RECORDED INFORMATION:
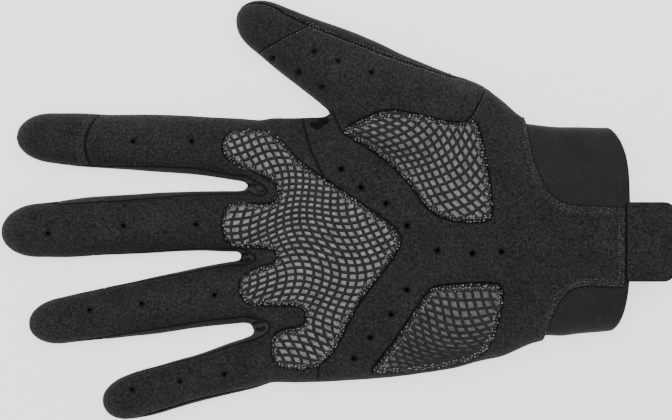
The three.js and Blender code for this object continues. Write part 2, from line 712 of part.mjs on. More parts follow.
// Suede panels of the palm side, parted along their seams and pierced with air holes
const padWindows = Object.values(padOutlines).map((outline) => prism(offset(outline, SEAM_GAP, true)));
const seams = [INDEX_BASE_SEAM, LITTLE_BASE_SEAM, THUMB_WEB_SEAM, THUMB_HEEL_SEAM]
  .map((seam) => slot(seam.map(palmPoint)));
const tipSeams = [[FINGERS.index, INDEX_TIP_SEAM], [FINGERS.thumb, THUMB_TIP_SEAM]]
  .map(([finger, seam]) => slot(seam.map((p) => fingerPoint(finger, p))));
const palmPanels = subtractAll(
  shell.intersect(palmSide).intersect(prism(suedeOutline())),
  [...padWindows, ...seams, ...tipSeams, ...airHoles()],
).decompose();
const suedePanels = [
  { name: "finger_panel", at: fingerPoint(FINGERS.middle, { along: 0.4, across: 0 }) },
  { name: "palm_center_panel", at: palmPoint({ along: 0.96, across: 0 }) },
  { name: "thumb_panel", at: fingerPoint(FINGERS.thumb, { along: 0.6, across: 0 }) },
];
for (const { name, at } of suedePanels) add(name, pick(palmPanels, at, name), suede);
const tipPanels = [
  { name: "index_touch_tip", at: fingerPoint(FINGERS.index, { along: 0.88, across: 0 }) },
  { name: "thumb_touch_tip", at: fingerPoint(FINGERS.thumb, { along: 0.92, across: 0 }) },
];
for (const { name, at } of tipPanels) add(name, pick(palmPanels, at, name), touchSuede);

// Fourchettes between the fingers
const backSide = seamCutter(-1, 0);
const backSideClear = seamCutter(-1, SEAM_GAP);
const edgeBand = shell.subtract(palmSideClear).subtract(backSideClear);
for (const wall of FOURCHETTES)
  add(wall.name, edgeBand.intersect(fourchetteRegion(wall, 0)), knit);

// Back of the hand and of the thumb, which wrap round the outer edges
const fourchetteRoom = FOURCHETTES.map((wall) =>
  fourchetteRegion(wall, SEAM_GAP).subtract(backSide));
const backEnd = cuffPoint({ along: BACK_EDGE, across: 0 })[0];
const beforeCuff = prism([
  [-2 * PALM_LENGTH, -2 * PALM_LENGTH],
  [backEnd, -2 * PALM_LENGTH],
  [backEnd, 2 * PALM_LENGTH],
  [-2 * PALM_LENGTH, 2 * PALM_LENGTH],
]);
const backPanels = subtractAll(
  shell.subtract(palmSideClear).intersect(beforeCuff),
  [...fourchetteRoom, slot(THUMB_BACK_SEAM.map(palmPoint))],
).decompose();
add("back_panel", pick(backPanels, palmPoint({ along: 0.5, across: 0 }), "back_panel"), knit);
add("thumb_back_panel",
  pick(backPanels, fingerPoint(FINGERS.thumb, { along: 0.7, across: 0 }), "thumb_back_panel"), knit);

// Cuff, one layer inside the panels, and the pull tab at its hem
const cuffLevel = -(PANEL_WALL + SEAM_GAP);
const cuffTube = bodyForm(cuffLevel).subtract(bodyForm(cuffLevel - CUFF_WALL));
add("cuff", cuffTube.intersect(prism(hemOutline())), neoprene);
const tabShell = bodyForm(TAB_RISE).subtract(bodyForm(-PANEL_WALL)).intersect(palmSide);
add("pull_tab", tabShell.intersect(prism(tabOutline())), suede);

// The origin is the middle of the glove's plan, on the surface that it lies on.
const bounds = new THREE.Box3().setFromObject(glove);
const centre = bounds.getCenter(new THREE.Vector3());
glove.position.set(-centre.x, -centre.y, -bounds.min.z);

export default glove;
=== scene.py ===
"""Looks of a full-finger cycling glove for the right hand, lying on its back with the palm up.

The hand form is measured in millimetres in the palm's own frame: X runs from the crotch of the
middle finger to the wrist, Y runs towards the thumb and Z upwards from the surface it lies on.
One smooth skin is meshed from that form, and every panel is cut from it along its seams.
"""
import logging
import math
from collections.abc import Callable, Sequence
from dataclasses import dataclass, field, replace
from enum import Enum
from typing import NamedTuple

import bpy
import numpy as np
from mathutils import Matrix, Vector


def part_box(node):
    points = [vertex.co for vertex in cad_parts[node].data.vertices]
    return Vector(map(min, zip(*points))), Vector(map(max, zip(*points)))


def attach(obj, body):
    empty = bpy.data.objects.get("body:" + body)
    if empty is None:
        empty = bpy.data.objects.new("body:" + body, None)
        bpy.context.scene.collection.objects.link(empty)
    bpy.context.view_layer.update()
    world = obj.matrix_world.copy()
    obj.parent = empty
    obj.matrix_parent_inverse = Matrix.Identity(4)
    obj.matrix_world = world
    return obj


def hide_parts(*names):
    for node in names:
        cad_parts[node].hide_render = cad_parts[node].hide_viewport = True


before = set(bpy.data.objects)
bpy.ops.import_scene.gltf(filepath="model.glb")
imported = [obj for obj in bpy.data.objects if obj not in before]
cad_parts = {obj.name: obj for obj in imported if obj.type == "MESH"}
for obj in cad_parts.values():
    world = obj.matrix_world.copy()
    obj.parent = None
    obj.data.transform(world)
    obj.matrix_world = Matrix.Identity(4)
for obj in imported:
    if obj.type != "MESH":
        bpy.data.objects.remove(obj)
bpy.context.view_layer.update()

import openvdb

logging.basicConfig(level=logging.INFO, format="%(message)s")
log = logging.getLogger("glove")

Array = np.ndarray
Marks = dict[str, Array]
Shares = Sequence[tuple[float, float]]
MM = 0.001


# Sizes of the hand form, in millimetres
PALM_LENGTH = 100.0
PALM_WIDTH = 92.0
PALM_THICKNESS = 26.0
WRIST_WIDTH = 72.0
WRIST_THICKNESS = 25.0
CUFF_LENGTH = 36.0
TAB_REACH = 15.5
TAB_WIDTH = 27.5
TAB_CORNER = 4.0
HEM_BOW = 6.0
HEM_BEND = 4.5
HEM_THUMB_END = 1.05
HEM_LITTLE_END = 0.99
HEM_LITTLE_SHARE = 0.65
WRIST_MID = 0.078
TONGUE_MID = -0.054
THUMB_SLOPE = 0.2
TAB_LAP = 1.6
CUFF_TUCK = 4.5
BACK_EDGE = 0.11
BACK_SLANT = 0.08
BACK_TURN = 12.0

# Form of a cross section
WAIST = 0.46
SETTLE = 2.0
FINGER_ROUND = 2.15
PALM_ROUND = 2.5
BODY_SEAM = 5.0
WEB_SETBACK = 0.05
WEB_DEPTH = 0.12
SEAM_MARGIN = 0.9

# Walls and seams
PANEL_WALL = 1.5
CUFF_LEVEL = 1.8
CUFF_WALL = 2.2
SEAM_HALF = 0.02
PALM_HOLE = 1.8
FINGER_HOLE = 1.5

# Meshing
VOXEL = 0.8
FIELD_BAND = 2.4
PLAN_LOW = (-90.0, -65.0)
PLAN_HIGH = (160.0, 94.0)
HEIGHT_LOW = -3.2
HEIGHT_HIGH = 32.0
FAR = 1e9
SLIVER = 0.02
NEIGHBOUR_SHARE = 0.6
SHARP_ANGLE = 48.0

# Blur of a table's column, in steps to its reach and in reaches
BLUR_STEPS = 4
BLUR_REACHES = 3
BLUR_MARGIN = 4

# How finely outlines are rounded
CORNER_CUTS = 2
CURVE_STEPS = 6
TAB_CORNER_POINTS = 7


class FingerRow(NamedTuple):
    """One station of a finger: shares of its length, width and thickness, and its seams' angles."""

    along: float
    drift: float
    wide: float
    high: float
    thumb_seam: float
    little_seam: float


class BodyRow(NamedTuple):
    """One station of the palm or cuff: shares of the length, width and thickness there."""

    along: float
    little_edge: float
    thumb_edge: float
    high: float


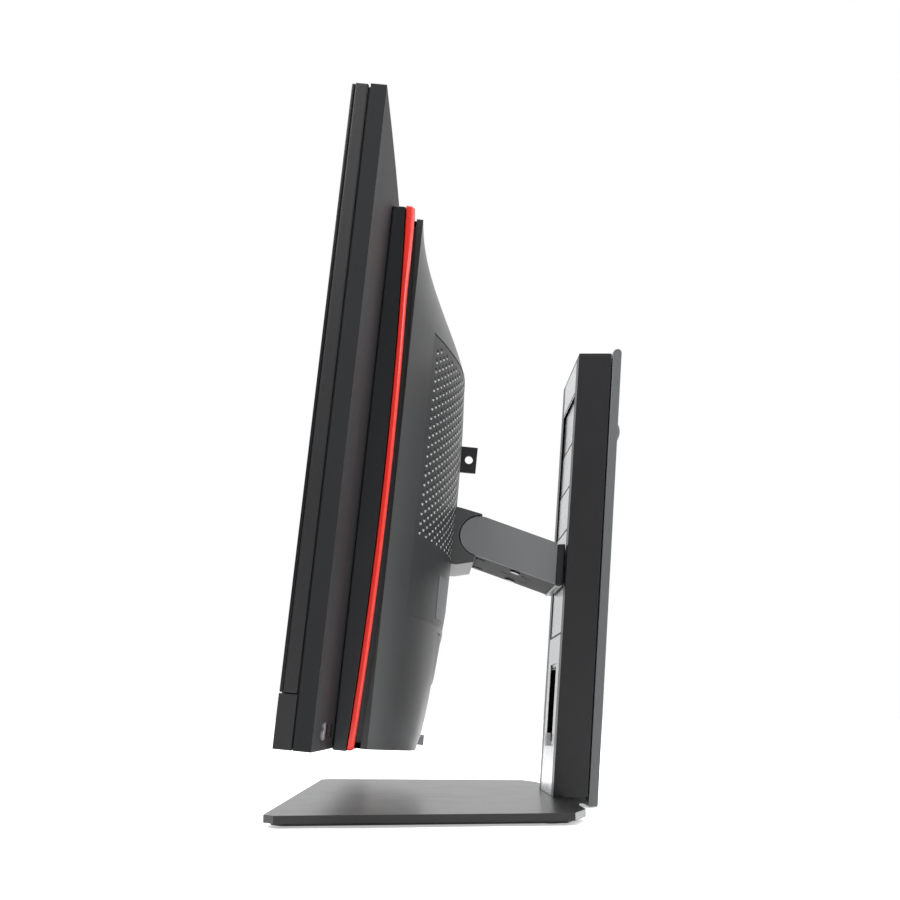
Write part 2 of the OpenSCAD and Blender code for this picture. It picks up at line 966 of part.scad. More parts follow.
module rear_cover() {
    skirt_near = 1.5;
    color("#47494c")
        difference() {
            union() {
                cover_solid(0, strip_w + cover_gap);
                intersection() {
                    block(-skirt_hw, skirt_hw, 1, cover_deep, skirt_low, skirt_high);
                    bowed(skirt_near, strip_w + cover_gap + eps);
                }
            }
            cover_solid(shell_wall, -9, cover_hw - skirt_hw + shell_wall);
            block(-vent_hw, vent_hw, 1, cover_deep + 9, vent_low, vent_high);
            block(-io_hw, io_hw, 52, cover_deep + 9, io_low, io_high);
            block(-bay_hw, bay_hw, bay_u0, bay_u1, cover_low - 9, io_low - 1);
        }
}

module vent_grille() {
    color("#3d3f42")
        difference() {
            intersection() {
                cover_solid(vent_recess, 0);
                block(-vent_hw + still_gap, vent_hw - still_gap, 1, cover_deep + 9,
                    vent_low + still_gap, vent_high - still_gap);
            }
            cover_solid(vent_recess + vent_t, -1);
            block(-block_hw - still_gap, block_hw + still_gap, 1, cover_deep + 9,
                block_low - still_gap, block_high + still_gap);
            block(-lug_t2 / 2 - still_gap, lug_t2 / 2 + still_gap, 1, cover_deep + 9,
                lug_low - still_gap, lug_high + still_gap);
        }
}

module io_cover() {
    color("#38393c")
        difference() {
            intersection() {
                cover_solid(0.4, 0);
                block(-io_hw + still_gap, io_hw - still_gap, 52, cover_deep + 9,
                    io_low + still_gap, io_high - still_gap);
            }
            cover_solid(0.4 + shell_wall, -1);
            for (x = [-60 : 12 : 60])
                block(x - 4, x + 4, 52, cover_deep + 9, 20, 23);
        }
}

module rear_tab() {
    color("#b4b6b8")
        difference() {
            block(-7, 7, cover_deep - 13, cover_deep - 9.4, cover_low, io_low - 0.5);
            cover_solid(0, 0);
        }
}

lug_t2 = 2;
lug_low = 216;
lug_high = 237;
lug_reach = 10.5;
lug_hole_r = 3.1;
lug_hole_u = cover_deep + 4.4;

module lock_lug() {
    v = (lug_low + lug_high) / 2;
    color("#2e2f31")
        difference() {
            union() {
                block(-lug_t2 / 2, lug_t2 / 2, chassis_back, cover_deep + lug_reach, lug_low, lug_high);
                block(-8, 8, chassis_back, chassis_back + 1.5, lug_low, lug_high);
            }
            translate([0, lug_hole_u, v])
                bar_x(lug_hole_r, -lug_t2, lug_t2);
        }
}

// ---- head: inside ----

module chassis_screw_places() {
    both_sides()
        for (v = chassis_screw_v)
            translate([chassis_screw_x, 0, v])
                children();
}

module chassis_plate() {
    color("#9a9da1")
        difference() {
            block(-chassis_hw, chassis_hw, chassis_u, chassis_back, chassis_low, chassis_high);
            chassis_screw_places()
                bar_y(screw_r, chassis_u - 1, chassis_back + 1);
        }
}

module chassis_screws() {
    color("silver")
        chassis_screw_places() {
            bar_y(screw_r - shaft_gap, back_u(chassis_screw_x) - 2, chassis_back + screw_head_t / 2);
            bar_y(screw_head_r, chassis_back, chassis_back + screw_head_t);
        }
}

module motherboard() {
    color("#1f4d2b") {
        difference() {
            block(board_x0, board_x1, board_u, board_back, board_v0, board_v1);
            for (x = [-post_x, post_x], v = [bracket_v0 + 7, bracket_v1 - 7])
                translate([x, 0, v])
                    bar_y(post_r + 1, board_u - 1, board_back + 1);
            block(-9, 9, board_u - 1, board_back + 1, lug_low - 1, board_v1 + 1);
        }
        for (x = [board_x0 + 6, board_x1 - 6], v = [board_v0 + 6, board_v1 - 6])
            translate([x, 0, v])
                bar_y(3, chassis_back, board_u + eps);
        block(cpu_x - 18, cpu_x + 18, board_back - eps, sink_u, cpu_v - 18, cpu_v + 18);
        // Row of rear sockets along the bottom edge
        for (i = [0 : 4])
            block(-36 + 22 * i, -20 + 22 * i, board_back - eps, board_back + 13,
                board_v0 - 2, board_v0 + 14);
    }
}

module memory_modules() {
    color("#2c6b3c")
        for (i = [0, 1])
            block(board_x1 - 44 + 22 * i, board_x1 - 41 + 22 * i, board_back, board_back + 22,
                board_v0 + 20, board_v0 + 88);
}

module heatsink() {
    color("#b3b6ba")
        difference() {
            union() {
                block(cpu_x - 12, cpu_x + sink_hw, sink_u, sink_u + sink_base,
                    cpu_v - sink_hw, cpu_v + sink_hw);
                for (i = [0 : 7])
                    block(cpu_x + sink_hw - 3 * i - 1.2, cpu_x + sink_hw - 3 * i,
                        sink_u + sink_base - eps, sink_u + sink_base + 2 * pipe_r + sink_fin_h,
                        cpu_v - sink_hw, cpu_v + sink_hw);
            }
            heat_pipe_rods(0.1);
        }
}

pipe_v = [200, 209];
pipe_x0 = fan_x + fan_hw;
pipe_x1 = cpu_x + 24;

module heat_pipe_rods(extra) {
    for (v = pipe_v)
        translate([0, pipe_u, v])
            bar_x(pipe_r + extra, pipe_x0 + 1, pipe_x1);
}

module heat_pipes() {
    color("#b8703a") {
        heat_pipe_rods(0);
        // Fin stack at the blower's outlet
        for (i = [0 : 8])
            block(pipe_x0 + 1 + 3 * i, pipe_x0 + 1.8 + 3 * i, pipe_u - 8, pipe_u + 8, 190, 222);
    }
}

fan_u = chassis_back;

module fan_housing() {
    color("#222326") {
        difference() {
            block(fan_x - fan_hw, fan_x + fan_hw, fan_u, fan_u + fan_t, fan_v - fan_hw, fan_v + fan_hw);
            translate([fan_x, 0, fan_v])
                bar_y(fan_r + 2, fan_u + fan_wall, fan_u + fan_t - fan_wall);
            translate([fan_x, 0, fan_v])
                bar_y(fan_hole_r, fan_u + fan_t / 2, fan_u + fan_t + 1);
            block(fan_x, fan_x + fan_hw + 1, fan_u + fan_wall, fan_u + fan_t - fan_wall,
                fan_v - 6, fan_v + 31);
        }
        translate([fan_x, 0, fan_v])
            bar_y(fan_shaft_r, fan_u + fan_wall - eps, fan_u + fan_t - 4.3);
    }
}

module fan_rotor() {
    u0 = fan_u + fan_wall + 0.8;
    u1 = fan_u + fan_t - fan_wall - 0.8;
    color("#333437")
        translate([fan_x, 0, fan_v])
            difference() {
                union() {
                    bar_y(fan_hub_r, u0, u1);
                    for (i = [0 : fan_blades - 1])
                        rotate([0, i * 360 / fan_blades, 0])
                            block(fan_hub_r - 1, fan_r, u0, u1, -0.6, 0.6);
                }
                bar_y(fan_shaft_r + shaft_gap, u0 - 1, u1 - 1.5);
            }
}

module storage_drive() {
    color("#7f8286")
        block(-48, 52, chassis_back, chassis_back + 9.5, 250, 320);
}

module power_supply() {
    color("#8f9296")
        block(-150, -62, chassis_back, chassis_back + 22, 24, 142);
}

base_plate();
base_underlay();
rubber_feet();
base_screws();
column_bracket();
column_channel();
column_top_cap();
column_rear_cover();
shutter_header();
lower_front_cover();
cable_clip();
guide_rails();
gas_spring_cylinder();
release_button();
shutter_upper(1);  // shutter_upper_1
shutter_upper(2);  // shutter_upper_2
shutter_upper(3);  // shutter_upper_3
shutter_lower(1);  // shutter_lower_1
shutter_lower(2);  // shutter_lower_2
shutter_lower(3);  // shutter_lower_3
shutter_carrier();
carriage();
glide_pads();
gas_spring_rod();
arm_collar();
arm_casting();
arm_shell();
arm_bottom_cover();
arm() arm_screws();
arm() hinge_pin();
arm() friction_washers();
head() hinge_bracket();
head() hinge_block();
head() screen_glass();
head() front_frame();
head() chin_bar();
head() lcd_panel();
head() backlight_tray();
head() camera_module();
head() speakers();
head() display_back();
head() side_ports();
head() power_button();
head() housing_band();
head() accent_strip();
head() rear_cover();
head() vent_grille();
head() io_cover();
head() rear_tab();
head() lock_lug();
head() chassis_plate();
head() chassis_screws();
head() motherboard();
head() memory_modules();
head() heatsink();
head() heat_pipes();
head() fan_housing();
head() fan_rotor();
head() storage_drive();
head() power_supply();
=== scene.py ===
"""Looks for the all in one computer: finishes, smooth shells and the perforated vent panel."""

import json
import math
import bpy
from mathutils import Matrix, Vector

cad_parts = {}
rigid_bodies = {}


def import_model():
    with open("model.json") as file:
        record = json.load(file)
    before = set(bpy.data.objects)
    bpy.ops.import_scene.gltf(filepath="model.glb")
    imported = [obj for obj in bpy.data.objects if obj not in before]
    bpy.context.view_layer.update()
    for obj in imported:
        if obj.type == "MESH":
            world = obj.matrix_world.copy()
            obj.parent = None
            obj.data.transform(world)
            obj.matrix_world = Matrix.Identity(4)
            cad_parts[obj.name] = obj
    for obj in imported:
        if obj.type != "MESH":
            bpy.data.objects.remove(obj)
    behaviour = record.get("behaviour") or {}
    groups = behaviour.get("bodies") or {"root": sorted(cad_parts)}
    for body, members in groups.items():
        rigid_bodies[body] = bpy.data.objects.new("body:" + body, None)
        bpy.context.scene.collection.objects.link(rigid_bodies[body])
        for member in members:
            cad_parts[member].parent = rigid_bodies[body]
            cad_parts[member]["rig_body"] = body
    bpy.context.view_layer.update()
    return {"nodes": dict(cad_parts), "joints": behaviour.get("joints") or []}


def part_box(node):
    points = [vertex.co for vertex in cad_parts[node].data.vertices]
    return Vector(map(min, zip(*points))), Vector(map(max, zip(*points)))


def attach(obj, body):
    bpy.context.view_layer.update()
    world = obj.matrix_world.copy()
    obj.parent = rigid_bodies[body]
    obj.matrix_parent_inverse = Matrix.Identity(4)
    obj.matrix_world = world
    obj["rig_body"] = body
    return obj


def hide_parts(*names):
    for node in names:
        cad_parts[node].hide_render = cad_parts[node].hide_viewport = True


bl_info = {
    "name": "All in One Computer",
    "version": (1, 0, 0),
    "blender": (4, 5, 0),
    "location": "View3D > Sidebar > Computer",
    "description": "Dresses the computer's frame in smooth shells and moulded, painted and metal finishes",
    "category": "Object",
}

import bmesh
import bpy
import numpy as np
from bpy.props import FloatProperty, FloatVectorProperty, IntProperty, PointerProperty
from mathutils import Euler, Vector

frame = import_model()
MM = 0.001
SOFT_EDGE = math.radians(28)
HARD_EDGE = math.radians(50)
JOINTS = {joint["name"]: joint for joint in frame["joints"]}


# ---- places taken from the frame ----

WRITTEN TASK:
Give again only the lines from the one bearing "head() rear_tab();" through the one bearing "record = json.load(file)", exactly as they stand.

CORRECT RESPONSE:
head() rear_tab();
head() lock_lug();
head() chassis_plate();
head() chassis_screws();
head() motherboard();
head() memory_modules();
head() heatsink();
head() heat_pipes();
head() fan_housing();
head() fan_rotor();
head() storage_drive();
head() power_supply();
=== scene.py ===
"""Looks for the all in one computer: finishes, smooth shells and the perforated vent panel."""

import json
import math
import bpy
from mathutils import Matrix, Vector

cad_parts = {}
rigid_bodies = {}


def import_model():
    with open("model.json") as file:
        record = json.load(file)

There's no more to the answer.